[Problem details] Repeat the material exactly as it appears.

[Task material]
##############################

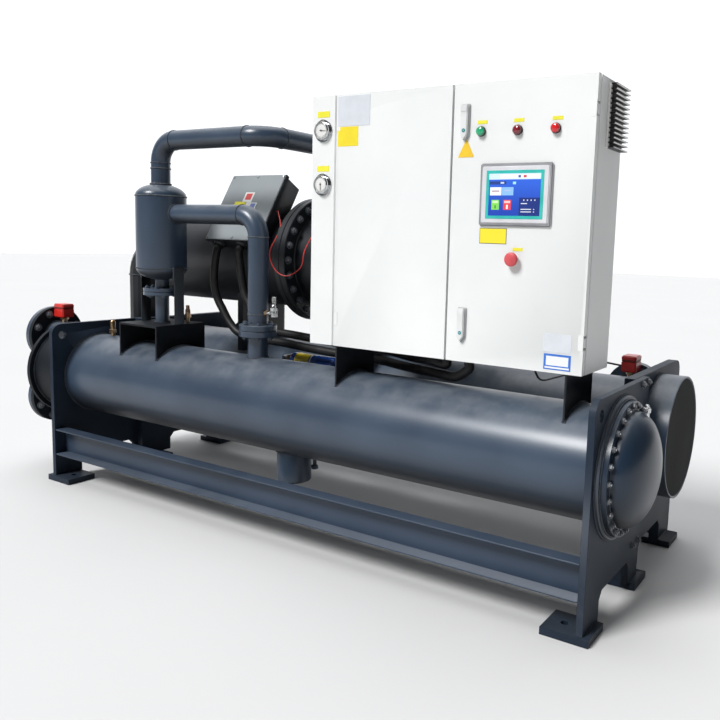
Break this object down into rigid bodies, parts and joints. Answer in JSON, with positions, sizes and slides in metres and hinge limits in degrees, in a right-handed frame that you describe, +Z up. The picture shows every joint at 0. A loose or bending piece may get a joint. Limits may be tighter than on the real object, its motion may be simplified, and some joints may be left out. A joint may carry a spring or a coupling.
{
  "type": "water cooled screw chiller",
  "caption": "Water cooled screw chiller: two long vessels on bolted end frames, screw compressor, oil separator, discharge pipes and a control cabinet with hinged doors.",
  "frame": {"origin": "centre of the overall box on the floor", "axes": "+X along the vessels towards the dished cover, +Y from the cabinet front to the back, +Z up"},
  "size_m": [2.7906, 0.976, 1.5],
  "materials": {
    "aluminium": "bare extrusion",
    "black_plastic": "corrugated, satin",
    "blue_paint": "gloss enamel",
    "brass": "bare",
    "bright_steel": "polished",
    "dark_paint": "dark machine paint",
    "dark_red_lens": "gloss",
    "galvanised_steel": "zinc coated",
    "green_lens": "gloss",
    "grey_bezel": "satin frame round a gloss screen",
    "grey_lid": "satin grey paint",
    "red_plastic": "semi gloss",
    "slate_paint": "satin dark blue-grey paint",
    "white_paint": "white powder coat",
    "white_plastic": "satin"
  },
  "bodies": {
    "chiller": {"blind_flange_lower": "slate_paint", "blind_flange_upper": "slate_paint", "cabinet_body": "white_paint", "cabinet_bracket_left": "slate_paint", "cabinet_bracket_right": "slate_paint", "compressor_casing": "dark_paint", "compressor_end_housing": "dark_paint", "compressor_motor": "dark_paint", "compressor_support_left": "dark_paint", "compressor_support_right": "dark_paint", "condenser_cover": "slate_paint", "condenser_inlet": "slate_paint", "condenser_shell": "slate_paint", "condenser_sump": "slate_paint", "condenser_water_box": "slate_paint", "conduit_left": "black_plastic", "conduit_right": "black_plastic", "evaporator_head_left": "slate_paint", "evaporator_head_right": "slate_paint", "evaporator_nozzle_left": "slate_paint", "evaporator_nozzle_right": "slate_paint", "evaporator_shell": "slate_paint", "filter_drier": "blue_paint", "flow_switch_left": "red_plastic", "flow_switch_right": "red_plastic", "front_beam": "slate_paint", "front_frame_left": "slate_paint", "front_frame_right": "slate_paint", "gauge_lower": "bright_steel", "gauge_upper": "bright_steel", "mounting_panel": "galvanised_steel", "oil_separator": "slate_paint", "oil_valve": "brass", "rear_beam": "slate_paint", "rear_frame_left": "slate_paint", "rear_frame_right": "slate_paint", "relief_valve": "brass", "sensor_wire": "red_plastic", "separator_stand": "slate_paint", "service_valve": "bright_steel", "side_discharge_pipe": "slate_paint", "side_vent": "aluminium", "suction_pipe": "dark_paint", "switch_wire": "black_plastic", "terminal_box": "dark_paint", "terminal_lid": "grey_lid", "top_discharge_pipe": "slate_paint", "vent_plug": "bright_steel"},
    "left_door": {"left_door": "white_paint"},
    "right_door": {"right_door": "white_paint", "touch_screen": "grey_bezel", "lamp_green": "green_lens", "lamp_dark_red": "dark_red_lens", "lamp_red": "red_plastic", "handle_upper": "white_plastic", "handle_lower": "white_plastic"},
    "stop_button": {"stop_button": "red_plastic"}
  },
  "joints": [
    {"name": "left_door_hinge", "type": "hinge", "parent": "chiller", "child": "left_door", "pos_m": [0.341, -0.364, 1.1], "axis": [0, 0, -1], "range_deg": [0, 105]},
    {"name": "right_door_hinge", "type": "hinge", "parent": "chiller", "child": "right_door", "pos_m": [1.194, -0.364, 1.1], "axis": [0, 0, 1], "range_deg": [0, 105]},
    {"name": "stop_button_slide", "type": "slide", "parent": "right_door", "child": "stop_button", "axis": [0, 1, 0], "range_m": [0, 0.005]}
  ]
}
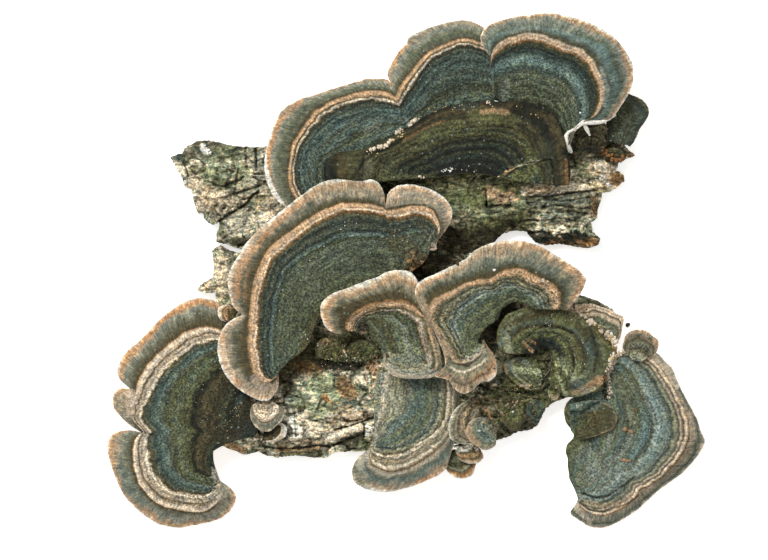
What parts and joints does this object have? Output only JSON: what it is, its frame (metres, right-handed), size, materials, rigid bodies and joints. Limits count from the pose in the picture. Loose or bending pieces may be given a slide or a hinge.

##############################

[Task solution]
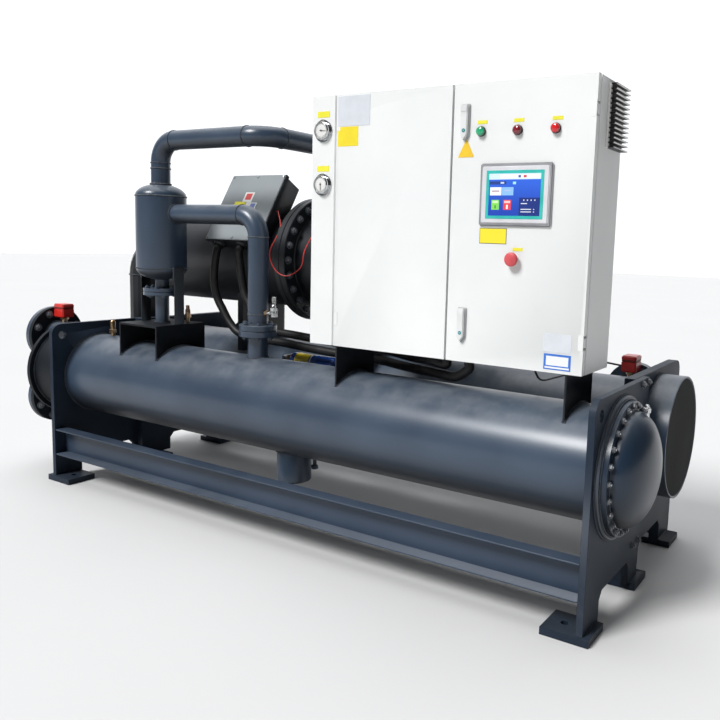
Break this object down into rigid bodies, parts and joints. Answer in JSON, with positions, sizes and slides in metres and hinge limits in degrees, in a right-handed frame that you describe, +Z up. The picture shows every joint at 0. A loose or bending piece may get a joint. Limits may be tighter than on the real object, its motion may be simplified, and some joints may be left out. A joint may carry a spring or a coupling.
{
  "type": "water cooled screw chiller",
  "caption": "Water cooled screw chiller: two long vessels on bolted end frames, screw compressor, oil separator, discharge pipes and a control cabinet with hinged doors.",
  "frame": {"origin": "centre of the overall box on the floor", "axes": "+X along the vessels towards the dished cover, +Y from the cabinet front to the back, +Z up"},
  "size_m": [2.7906, 0.976, 1.5],
  "materials": {
    "aluminium": "bare extrusion",
    "black_plastic": "corrugated, satin",
    "blue_paint": "gloss enamel",
    "brass": "bare",
    "bright_steel": "polished",
    "dark_paint": "dark machine paint",
    "dark_red_lens": "gloss",
    "galvanised_steel": "zinc coated",
    "green_lens": "gloss",
    "grey_bezel": "satin frame round a gloss screen",
    "grey_lid": "satin grey paint",
    "red_plastic": "semi gloss",
    "slate_paint": "satin dark blue-grey paint",
    "white_paint": "white powder coat",
    "white_plastic": "satin"
  },
  "bodies": {
    "chiller": {"blind_flange_lower": "slate_paint", "blind_flange_upper": "slate_paint", "cabinet_body": "white_paint", "cabinet_bracket_left": "slate_paint", "cabinet_bracket_right": "slate_paint", "compressor_casing": "dark_paint", "compressor_end_housing": "dark_paint", "compressor_motor": "dark_paint", "compressor_support_left": "dark_paint", "compressor_support_right": "dark_paint", "condenser_cover": "slate_paint", "condenser_inlet": "slate_paint", "condenser_shell": "slate_paint", "condenser_sump": "slate_paint", "condenser_water_box": "slate_paint", "conduit_left": "black_plastic", "conduit_right": "black_plastic", "evaporator_head_left": "slate_paint", "evaporator_head_right": "slate_paint", "evaporator_nozzle_left": "slate_paint", "evaporator_nozzle_right": "slate_paint", "evaporator_shell": "slate_paint", "filter_drier": "blue_paint", "flow_switch_left": "red_plastic", "flow_switch_right": "red_plastic", "front_beam": "slate_paint", "front_frame_left": "slate_paint", "front_frame_right": "slate_paint", "gauge_lower": "bright_steel", "gauge_upper": "bright_steel", "mounting_panel": "galvanised_steel", "oil_separator": "slate_paint", "oil_valve": "brass", "rear_beam": "slate_paint", "rear_frame_left": "slate_paint", "rear_frame_right": "slate_paint", "relief_valve": "brass", "sensor_wire": "red_plastic", "separator_stand": "slate_paint", "service_valve": "bright_steel", "side_discharge_pipe": "slate_paint", "side_vent": "aluminium", "suction_pipe": "dark_paint", "switch_wire": "black_plastic", "terminal_box": "dark_paint", "terminal_lid": "grey_lid", "top_discharge_pipe": "slate_paint", "vent_plug": "bright_steel"},
    "left_door": {"left_door": "white_paint"},
    "right_door": {"right_door": "white_paint", "touch_screen": "grey_bezel", "lamp_green": "green_lens", "lamp_dark_red": "dark_red_lens", "lamp_red": "red_plastic", "handle_upper": "white_plastic", "handle_lower": "white_plastic"},
    "stop_button": {"stop_button": "red_plastic"}
  },
  "joints": [
    {"name": "left_door_hinge", "type": "hinge", "parent": "chiller", "child": "left_door", "pos_m": [0.341, -0.364, 1.1], "axis": [0, 0, -1], "range_deg": [0, 105]},
    {"name": "right_door_hinge", "type": "hinge", "parent": "chiller", "child": "right_door", "pos_m": [1.194, -0.364, 1.1], "axis": [0, 0, 1], "range_deg": [0, 105]},
    {"name": "stop_button_slide", "type": "slide", "parent": "right_door", "child": "stop_button", "axis": [0, 1, 0], "range_m": [0, 0.005]}
  ]
}
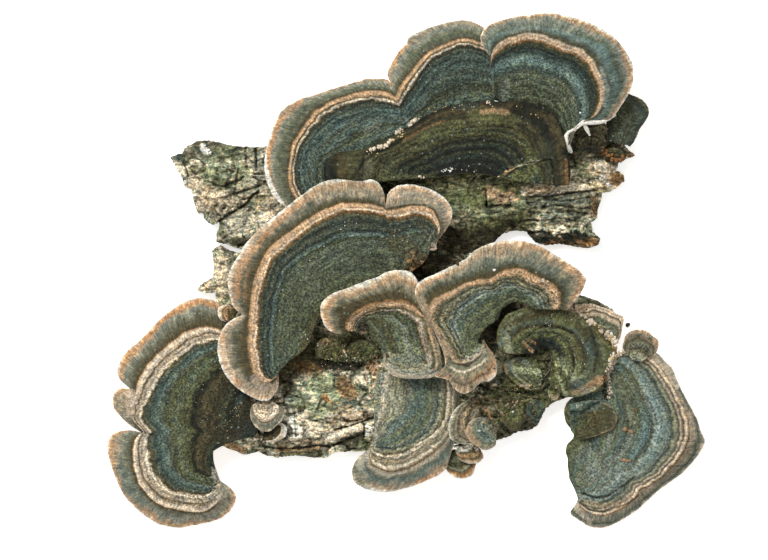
What parts and joints does this object have? Output only JSON: what it is, its frame (metres, right-handed), size, materials, rigid bodies and joints. Limits count from the pose in the picture. Loose or bending pieces may be given a slide or a hinge.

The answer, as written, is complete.